[TASK INPUT]:
---

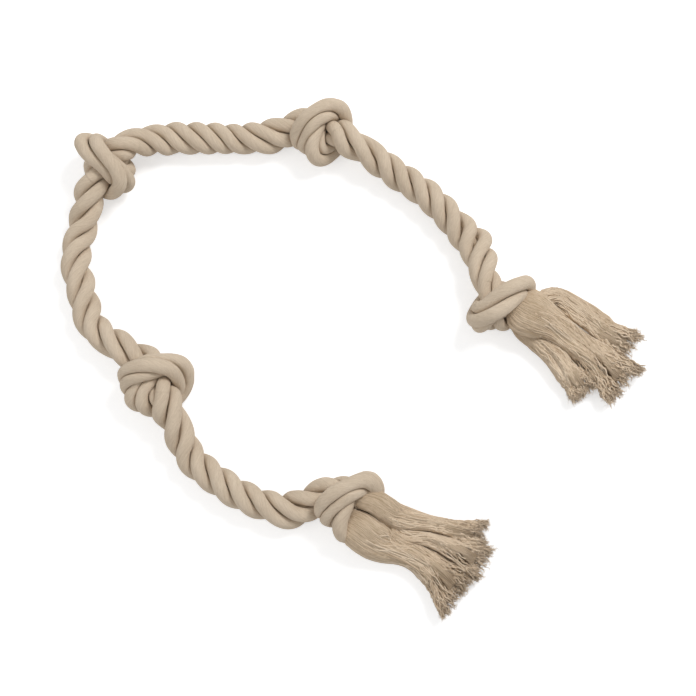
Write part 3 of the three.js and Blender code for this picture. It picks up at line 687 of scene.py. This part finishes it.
class Net:
    """The nodes of a material or a world. What an input is fed is a value or another node's output."""

    def __init__(self, owner):
        owner.use_nodes = True
        self.nodes, self.links = owner.node_tree.nodes, owner.node_tree.links

    def feed(self, node, inputs):
        for socket, value in inputs.items():
            if isinstance(value, bpy.types.NodeSocket):
                self.links.new(value, node.inputs[socket])
            elif value is not None:
                node.inputs[socket].default_value = value
        return node

    def add(self, kind, inputs=None, **settings):
        node = self.nodes.new("ShaderNode" + kind)
        for setting, value in settings.items():
            setattr(node, setting, value)
        return self.feed(node, inputs or {})

    def maths(self, operation, first, second=None):
        return self.add("Math", {0: first, 1: second}, operation=operation).outputs[0]

    def plus(self, first, second):
        return self.maths("ADD", first, second)

    def times(self, first, second):
        return self.maths("MULTIPLY", first, second)

    def noise(self, vector, scale, detail, roughness=0.5):
        inputs = {"Vector": vector, "Scale": scale, "Detail": detail, "Roughness": roughness}
        return self.add("TexNoise", inputs).outputs["Fac"]

    def attribute(self, name):
        return self.add("Attribute", attribute_name=name).outputs["Fac"]

    def step(self, value, low, high):
        """A smooth step from 0 at low to 1 at high."""
        inputs = {"Value": value, "From Min": low, "From Max": high}
        return self.add("MapRange", inputs, interpolation_type="SMOOTHSTEP").outputs["Result"]

    def mix(self, share, first, second):
        return self.add("Mix", {"Factor": share, 6: first, 7: second}, data_type="RGBA").outputs[2]

    def seen_by_camera(self):
        return self.add("LightPath").outputs["Is Camera Ray"]


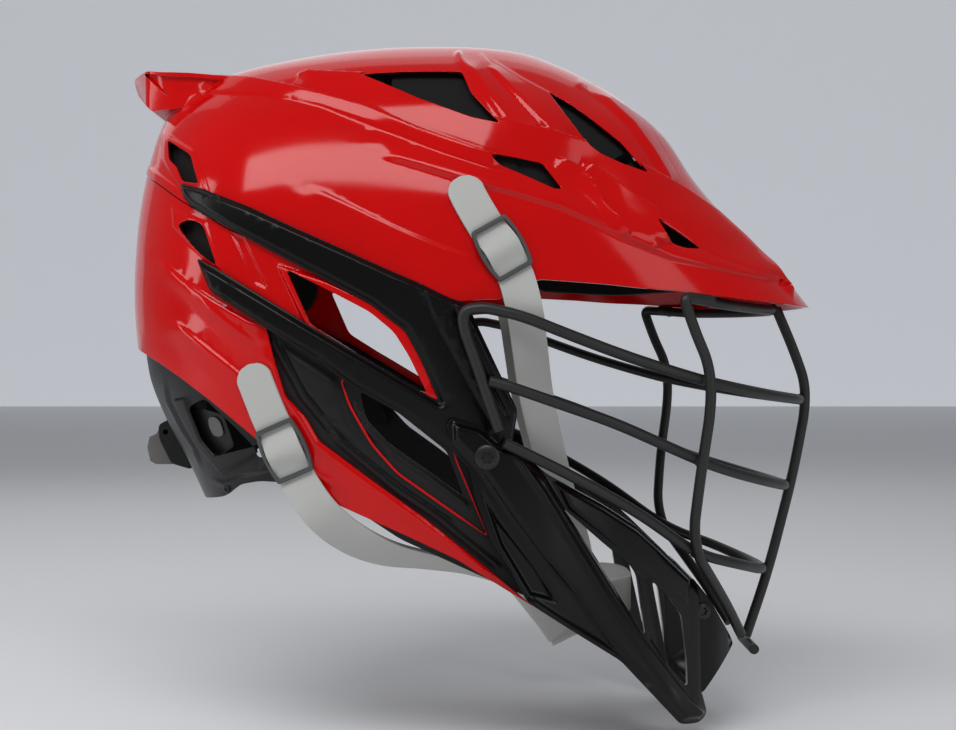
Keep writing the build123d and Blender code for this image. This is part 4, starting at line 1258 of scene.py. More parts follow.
@dataclass
class ChinGuard:
    """The truss round the jaw, its front block and the bolts."""

    wall: float = 5.5 * MM
    start: int = 425
    run: int = 290
    grid: tuple[int, int] = (290, 260)
    middle_row: float = 580.0
    half_height: float = 90 * MM
    samples: int = 60
    blend: int = 9
    aims: int = 12
    sharp: float = 46.0
    edge_round: float = 3 * MM
    window_round: float = 2.5 * MM
    block_round: float = 2 * MM
    block_plan_round: float = 8 * MM
    plan: Outline = (
        (430, 1.035), (497, 0.99), (550, 0.905), (610, 0.75), (655, 0.57), (684, 0.43), (704, 0.37),
        (716, 0.20),
    )
    edge: Outline = (
        (447, 424), (451, 418), (480, 426), (502, 445), (514, 447), (529, 458), (545, 473), (572, 488),
        (603, 505), (637, 527), (657, 545), (690, 577), (699, 590), (701, 690), (704, 699), (708, 714),
        (700, 722), (688, 724), (680, 724), (650, 692), (621, 661), (527, 602), (509, 568), (491, 541),
        (476, 500), (470, 470), (450, 444),
    )
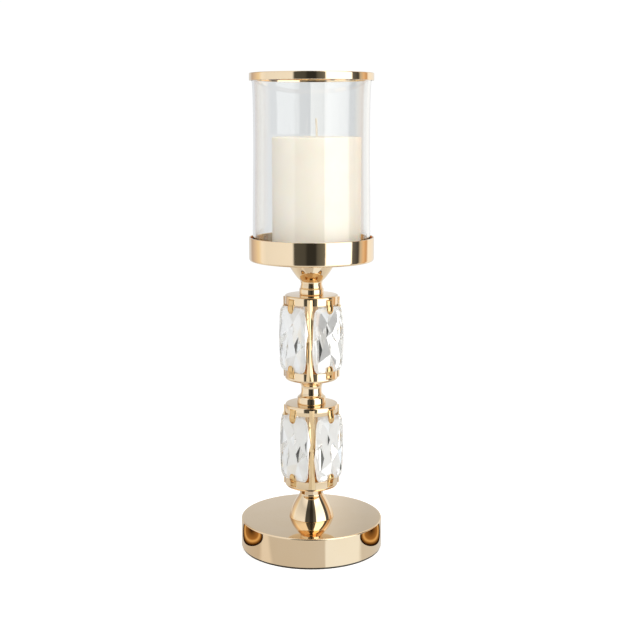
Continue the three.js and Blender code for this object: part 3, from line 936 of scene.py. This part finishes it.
low, high = span("dish_cone")
cone = skin(
    "cone_turned",
    lathe(
        np.vstack(
            [
                [(BORE, low)],
                flow((9, low), (9, low + 2.2), (10.7, low + 3.4), 12),
                flow((10.7, low + 3.4), (13.6, low + 6.6), (16.2, low + 10.6), 12)[1:],
                flow((16.2, low + 10.6), (18.8, low + 14.6), (20.9, high), 12)[1:],
                rounded(
                    [
                        (20.9, high), (RECESS_RADIUS, high, 0.3),
                        (RECESS_RADIUS, high - RECESS_DEPTH), (BORE, high - RECESS_DEPTH),
                    ]
                )[1:],
            ]
        )
    ),
    gold,
    closed=True,
)
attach(cone, "root")
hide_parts("dish_cone")

# ---------------------------------------------------------------- dish
# A shallow pan drawn from sheet brass. A boss under its floor sits in the cone's recess,
# and a socket screw through the floor fixes it there.
BOSS_RADIUS, DISH_FLOOR = 7.6, 1.5  # mm

low, high = span("dish_pan")
under = span("dish_cone")[1]
edge = radius("dish_pan")
dish = skin(
    "dish_drawn",
    lathe(
        rounded(
            [
                (BORE, low), (BOSS_RADIUS, low, 0.3), (BOSS_RADIUS, under, 0.3),
                (edge, under, 2.4), (edge, high, 0.45), (edge - SHEET, high, 0.45),
                (edge - SHEET, under + DISH_FLOOR, 1.6), (BORE, under + DISH_FLOOR),
            ]
        )
    ),
    gold,
    closed=True,
)
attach(dish, "root")
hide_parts("dish_pan")

# ---------------------------------------------------------------- glass chimney
# A tube of blown soda-lime glass, waisted a little, that stands loose on the dish's floor.
# Its two rims are melted round.
WALL, LIP = 2.2, 0.8  # mm, thickness and height of the rounding
GLASS_WAVE = 30.0  # mm
# radius, height above the dish's floor, mm
CHIMNEY = np.array(
    [(48.8, 0.4), (48.5, 36.0), (47.8, 86.0), (47.7, 115.3), (48.1, 137.3), (48.8, 145.3),
     (48.8, 150.0)]
)

glass, tree, shader, place = start_material("soda_lime_glass_blown")
# Blown glass is clear, with slow waves from the blowing that bend what is seen through it.
shader.inputs["Base Color"].default_value = linear("#FDFEFD")
shader.inputs["Transmission Weight"].default_value = 1.0
shader.inputs["IOR"].default_value = 1.45
smear = add_node(tree, "TexNoise", {0: place}, {"Scale": 1 / (GLASS_WAVE * MM), "Detail": 2.0})
haze = add_node(tree, "MapRange", {0: smear.outputs[0]}, {1: 0.4, 2: 0.75, 3: 0.0, 4: 0.012})
tree.links.new(haze.outputs[0], shader.inputs["Roughness"])
blown = add_node(
    tree, "Bump", {"Height": smear.outputs[0]}, {"Strength": 0.06, "Distance": 0.3 * MM}
)
tree.links.new(blown.outputs[0], shader.inputs["Normal"])
# Light on its way to the candle passes straight through, which keeps the wax bright.
path = add_node(tree, "LightPath")
passing = add_node(
    tree, "Math", {0: path.outputs["Is Shadow Ray"], 1: path.outputs["Is Diffuse Ray"]},
    operation="MAXIMUM",
)
clear = add_node(tree, "BsdfTransparent", (), {0: linear("#F6F6F6")})
both = add_node(
    tree, "MixShader", {0: passing.outputs[0], 1: shader.outputs[0], 2: clear.outputs[0]}
)
tree.links.new(both.outputs[0], tree.nodes["Material Output"].inputs[0])

low, high = span("glass_chimney")
up = np.linspace(LIP, high - low - LIP, 48)
outer = np.interp(up, CHIMNEY[:, 1], CHIMNEY[:, 0])
kernel = np.array([1, 2, 3, 2, 1]) / 9  # softens the bends between stations
outer[2:-2] = np.convolve(outer, kernel, "valid")
foot_r, top_r = outer[0], outer[-1]
wall = np.vstack(
    [
        np.stack([outer, up + low], -1),
        flow((top_r, high - LIP), (top_r, high), (top_r - WALL / 2, high), 5)[1:],
        flow((top_r - WALL / 2, high), (top_r - WALL, high), (top_r - WALL, high - LIP), 5)[1:],
        np.stack([outer - WALL, up + low], -1)[::-1],
        flow((foot_r - WALL, low + LIP), (foot_r - WALL, low), (foot_r - WALL / 2, low), 5)[1:],
        flow((foot_r - WALL / 2, low), (foot_r, low), (foot_r, low + LIP), 5)[1:-1],
    ]
)
chimney = skin("chimney_blown", lathe(wall), glass, closed=True)
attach(chimney, "glass")
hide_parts("glass_chimney")

# ---------------------------------------------------------------- glass ring
# A plated brass ring with a slot turned in its underside is cemented over the glass's rim.
# It lifts off with the glass.
SLOT_IN, SLOT_OUT, RING_IN = 46.3, 49.1, 45.3  # mm, radii
RING_CAP = 1.2  # mm of metal over the slot

low, high = span("glass_ring")
edge = radius("glass_ring")
ring = skin(
    "rim_ring_turned",
    lathe(
        rounded(
            [
                (edge, low, 0.3), (edge, high, 0.8), (RING_IN, high, 0.8), (RING_IN, low, 0.3),
                (SLOT_IN, low), (SLOT_IN, high - RING_CAP), (SLOT_OUT, high - RING_CAP),
                (SLOT_OUT, low),
            ]
        )
    ),
    gold,
    closed=True,
)
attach(ring, "glass")
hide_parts("glass_ring")

# ---------------------------------------------------------------- candle
# An unburnt pillar candle of poured paraffin wax stands loose on the dish's floor, a little
# to the right of the stem.
WAX_MOTTLE, WAX_GRAIN = 14.0, 1.5  # mm
WAX_DEPTH = 6.0  # mm that light goes into the wax

wax, tree, shader, place = start_material("paraffin_wax_poured")
# Ivory wax lets light in a few millimetres, so it has no hard shading. Its skin is satin,
# faintly mottled where it set, with a fine grain.
mottle = add_node(
    tree, "TexNoise", {0: place}, {"Scale": 1 / (WAX_MOTTLE * MM), "Detail": 4.0}
)
shade = add_node(
    tree, "Mix", {0: mottle.outputs[0]}, {6: linear("#EFE8DA"), 7: linear("#F6F1E8")},
    data_type="RGBA",
)
tree.links.new(shade.outputs[2], shader.inputs["Base Color"])
shader.inputs["Subsurface Weight"].default_value = 0.35
shader.inputs["Subsurface Radius"].default_value = (0.9, 0.6, 0.35)
shader.inputs["Subsurface Scale"].default_value = WAX_DEPTH * MM
satin = add_node(tree, "MapRange", {0: mottle.outputs[0]}, {1: 0.3, 2: 0.7, 3: 0.38, 4: 0.52})
tree.links.new(satin.outputs[0], shader.inputs["Roughness"])
grain = add_node(tree, "TexNoise", {0: place}, {"Scale": 1 / (WAX_GRAIN * MM), "Detail": 3.0})
set_skin = add_node(
    tree, "Bump", {"Height": grain.outputs[0]}, {"Strength": 0.15, "Distance": 0.1 * MM}
)
tree.links.new(set_skin.outputs[0], shader.inputs["Normal"])

low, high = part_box("candle")
side = (high.y - low.y) / 2 / MM
axis = ((low.x + high.x) / 2 / MM, (low.y + high.y) / 2 / MM)
low, high = low.z / MM, high.z / MM
candle = skin(
    "candle_pillar",
    lathe(
        np.vstack(
            [
                rounded([(0, low), (side - 0.2, low, 1.0), (side, low + 1.2, 0.5),
                         (side, high - 0.4, 1.2), (side - 2.5, high, 1.0)]),
                flow((side - 6, high - 0.1), (9, high - 0.5), (3.0, high - 0.7), 12),
                flow((2.4, high - 0.7), (1.4, high - 0.6), (1.1, high), 6),
                [(1.1, high - 3), (0, high - 3)],
            ]
        ),
        192,
        axis,
    ),
    wax,
)
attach(candle, "candle")
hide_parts("candle")

# ---------------------------------------------------------------- wick
# A square-braided cotton wick, dipped in wax, stands straight out of the candle and leans
# a hair to the left at its tip.
WICK_RADIUS, BRAID = 0.74, 0.05  # mm, in the braid's valleys, and a thread's height
BRAID_TURN = 6.0  # mm of height for one turn of a thread
THREAD = 0.3  # mm
LEAN, LEAN_FROM, LEAN_OVER = 0.5, 349.0, 15.0  # mm aside, from this height, over this height

cotton, tree, shader, place = start_material("cotton_wick_waxed")
# Waxed cotton is off-white, with the braid's threads showing as slanting ridges.
thread = add_node(tree, "TexNoise", {0: place}, {"Scale": 1 / (THREAD * MM), "Detail": 3.0})
shade = add_node(
    tree, "Mix", {0: thread.outputs[0]}, {6: linear("#DDD3C0"), 7: linear("#F6F1E6")},
    data_type="RGBA",
)
tree.links.new(shade.outputs[2], shader.inputs["Base Color"])
shader.inputs["Roughness"].default_value = 0.75
shader.inputs["Sheen Weight"].default_value = 0.2
fuzz = add_node(
    tree, "Bump", {"Height": thread.outputs[0]}, {"Strength": 0.5, "Distance": 0.1 * MM}
)
tree.links.new(fuzz.outputs[0], shader.inputs["Normal"])

low, high = span("wick")
z = np.linspace(low, high, 300)
z = np.concatenate([[low], z, [high]])[:, None]
a = (np.arange(32) * 2 * math.pi / 32)[None]
# The radius is 0.74 + 0.05 (|cos 2(a - t)| + |cos 2(a + t)|) at angle a, where t is the
# threads' twist: two sets of four threads wind opposite ways.
twist = 2 * math.pi * z / BRAID_TURN
r = WICK_RADIUS + BRAID * (np.abs(np.cos(2 * (a - twist))) + np.abs(np.cos(2 * (a + twist))))
r[[0, -1]] = 0
lean = LEAN * np.clip((z - LEAN_FROM) / LEAN_OVER, 0, 1) ** 2
wick = skin(
    "wick_braided",
    np.stack([axis[0] - lean + r * np.cos(a), axis[1] + r * np.sin(a), z + 0 * a], -1),
    cotton,
    sharp=60,
)
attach(wick, "candle")
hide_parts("wick")

# ---------------------------------------------------------------- sizes
# The finished model's box, over every shown piece but the table, is found in metres.
low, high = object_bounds()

---

Repeat, word for word, the lines from the opening of the material through the line containing "self.links = owner.node_tree.nodes, owner.node_tree.links".

[SOLUTION TO THIS PROBLEM]:
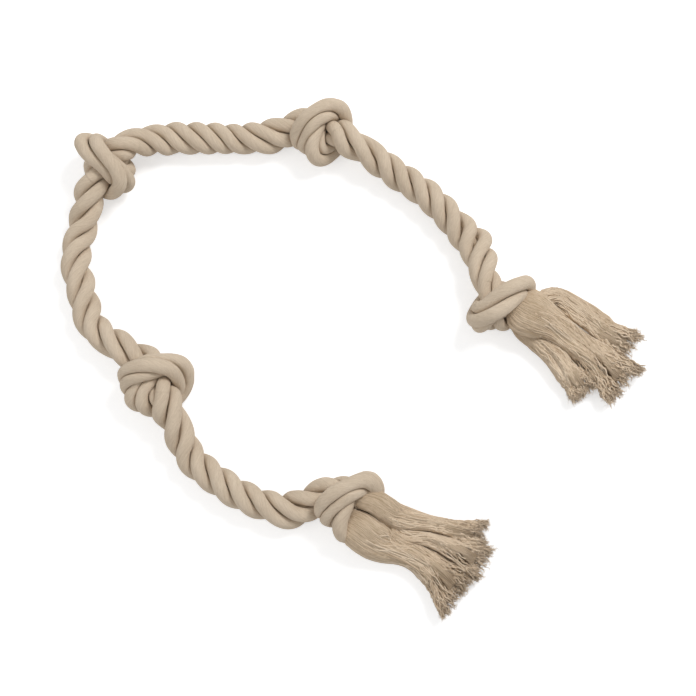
Write part 3 of the three.js and Blender code for this picture. It picks up at line 687 of scene.py. This part finishes it.
class Net:
    """The nodes of a material or a world. What an input is fed is a value or another node's output."""

    def __init__(self, owner):
        owner.use_nodes = True
        self.nodes, self.links = owner.node_tree.nodes, owner.node_tree.links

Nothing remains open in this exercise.